When I feel like I’m going to hit my head against a wall I either go running or call Taguem. When it has to do with work, I always call Taguem. We meet and great each other in all the languages that we know before we begin conversation. I explain to him what my concern is and he laughs and says you have to write this down. It’s amazing what your learning. He then will give me incite to Cameroonian culture and what I have missed or do not understand. We discuss the best solution to my problem. By the end of the discussion his hands are rambunctiously flying around as he always talks with his hands and we are both laughing. I no longer see the wall that my head was banging against and I know that tomorrows a new day.

The following quotation comes from the movie Waking Life and possibly elsewhere. The quotation encompasses my life here in Cameroon. For the past two years, this quotation has followed me. It’s shown up in emails, I painted it, and finally I heard it in Waking Life that a friend here gave me. I think you will enjoy it as well.

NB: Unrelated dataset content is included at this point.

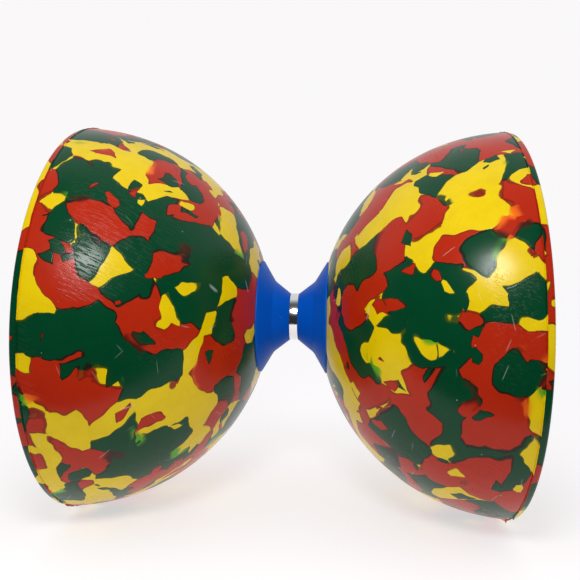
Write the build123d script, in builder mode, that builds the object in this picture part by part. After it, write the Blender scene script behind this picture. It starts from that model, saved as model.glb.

When it was over, all I could think about was how this entire notion of oneself, what we are, is just this logical structure, a place to momentarily house all the abstractions. It was a time to become conscious, to give form and coherence to the mystery, and I had been a part of that. It was a gift. Life was raging all around me and every moment was magical. I loved all the people, dealing with all the contradictory impulses - that's what I loved the most, connecting with the people. Looking back, that's all that really mattered.